Attori e personaggi, in questa sua messinscena pirandelliana, non si distinguono granché: ombre disincarnate di un presente (forse anche di un futuro prossimo) che si aggirano, come spettri, in quel bianco intenso che è luce di una razionalità che sa riflettere, ormai, solo su se stessa, anche quando grida un dolore che appartiene ad un corpo che in sostanza è negato.

Tutti dunque solamente attori “in cerca d’autore” (coerente l’eliminazione della prima parte nel titolo pirandelliano).
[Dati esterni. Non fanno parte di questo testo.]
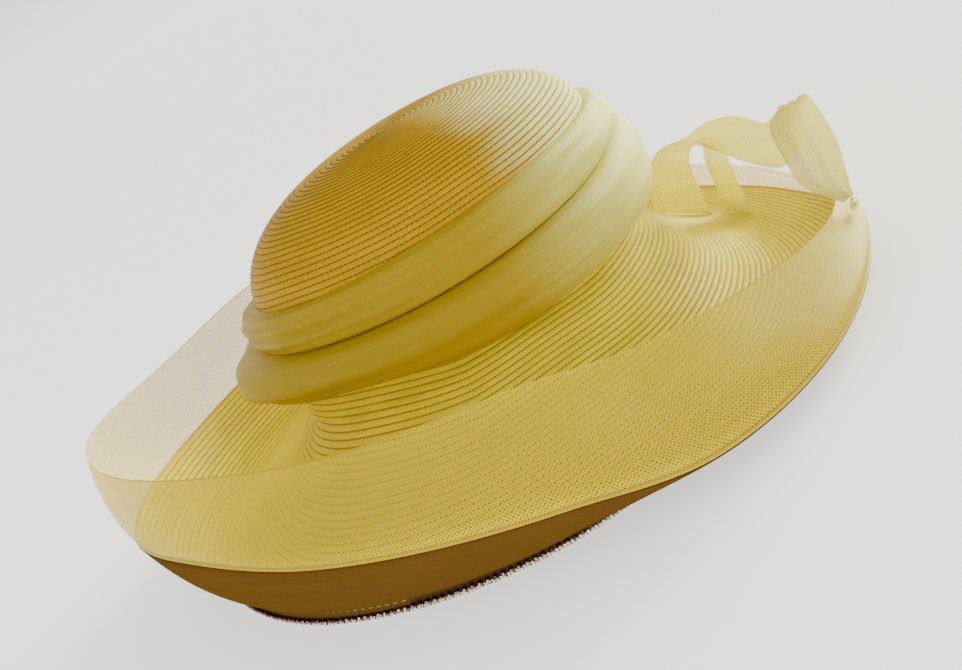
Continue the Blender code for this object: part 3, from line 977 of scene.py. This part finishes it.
def studio_camera():
    lean = Matrix.Rotation(HAT_LEAN, 3, "Y")
    right = Vector((1, 0, 0))
    up = Vector((0, math.sin(EYE_RISE), math.cos(EYE_RISE)))
    back = Vector((0, -math.cos(EYE_RISE), math.sin(EYE_RISE)))
    rolled_right = right * math.cos(EYE_ROLL) - up * math.sin(EYE_ROLL)
    rolled_up = right * math.sin(EYE_ROLL) + up * math.cos(EYE_ROLL)
    eye = Vector((0, 0, AIM_HEIGHT)) + back * EYE_DISTANCE - LEAN_PIVOT
    pose = Matrix((lean @ rolled_right, lean @ rolled_up, lean @ back)).transposed().to_4x4()
    pose.translation = lean @ eye + Vector((0, 0, STAND_LIFT)) + HAT_SHIFT
    data = bpy.data.cameras.new("studio_camera")
    data.sensor_width = SENSOR
    data.lens = FOCAL_PIXELS / FRAME_WIDTH * SENSOR
    data.shift_x = (FRAME_WIDTH / 2 - AIM_PIXEL[0]) / FRAME_WIDTH
    data.shift_y = (AIM_PIXEL[1] - FRAME_HEIGHT / 2) / FRAME_WIDTH
    data.clip_start = 0.01
    camera = bpy.data.objects.new("studio_camera", data)
    camera.matrix_world = pose
    bpy.context.scene.collection.objects.link(camera)
    bpy.context.scene.camera = camera


def studio_sky():
    """A world that is brightest at its horizon."""
    world = bpy.data.worlds.new("studio_world")
    world.use_nodes = True
    background = world.node_tree.nodes["Background"]
    background.inputs["Color"].default_value = SKY_COLOUR
    around = Wire(world.node_tree, None).node("ShaderNodeTexCoord")
    height = around.node("ShaderNodeSeparateXYZ", sockets={"Vector": around}, output=2)
    strength = height.node("ShaderNodeMapRange", {}, {
        "Value": height, "From Min": 0.0, "From Max": SKY_TURNS_AT,
        "To Min": SKY_LOW, "To Max": SKY_HIGH})
    world.node_tree.links.new(strength.socket, background.inputs["Strength"])
    bpy.context.scene.world = world


def studio_floor():
    bpy.ops.object.select_all(action="DESELECT")
    bpy.ops.mesh.primitive_circle_add(vertices=64, radius=FLOOR_RADIUS, fill_type="NGON")
    floor = bpy.context.object
    floor.name = floor.data.name = "studio_floor"
    floor.data.materials.append(floor_finish())


def studio_lamp(name, kind, power, colour, aim):
    data = bpy.data.lights.new(name, kind)
    data.energy = power
    data.color = colour
    lamp = bpy.data.objects.new(name, data)
    lamp.rotation_euler = aim.to_track_quat("-Z", "Y").to_euler()
    bpy.context.scene.collection.objects.link(lamp)
    return lamp


def studio_lights():
    window = studio_lamp("window_light", "SUN", WINDOW_POWER, WINDOW_COLOUR, WINDOW_AIM)
    window.data.angle = WINDOW_ANGLE
    fill = studio_lamp("front_fill", "AREA", FILL_POWER, FILL_COLOUR, FILL_TARGET - FILL_PLACE)
    fill.location = FILL_PLACE
    fill.data.shape = "DISK"
    fill.data.size = FILL_SIZE


crown_piece()
brim_piece()
flange_piece()
facing_piece()
piping_piece()
drape_piece("lower_puff", 0, "lower_drape")
drape_piece("upper_puff", 1, "upper_drape")
ribbon_piece("bow_leaf_ribbon", BOW_BENDS, "bow_ribbon", BOW_LENGTH, gathers=1.5)
ribbon_piece("bow_tail_ribbon", TAIL_BENDS, "bow_tail", TAIL_LENGTH, gathers=0.0)
knot_piece()
chain_pieces()
stitch_piece()
studio_sky()
studio_floor()
studio_lights()
studio_camera()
E magari quell’autore l’hanno trovato: nel regista che scrupolosamente ha saputo orchestrare il vuoto della loro coscienza d’interpreti per uno spettacolo perfetto; dove, forse, la magia del teatro può ancora evocare la presenza di una Madama Pace (non a caso uno dei momenti più fascinosi dello spettacolo in quanto tale), ma alla Figliastra non è più lecito ridere, con quella sua reiterata, tragica risata, per quindi allontanarsi definitivamente da quel palcoscenico divenuto ormai l’esclusivo regno di una sempre più rarefatta finzione.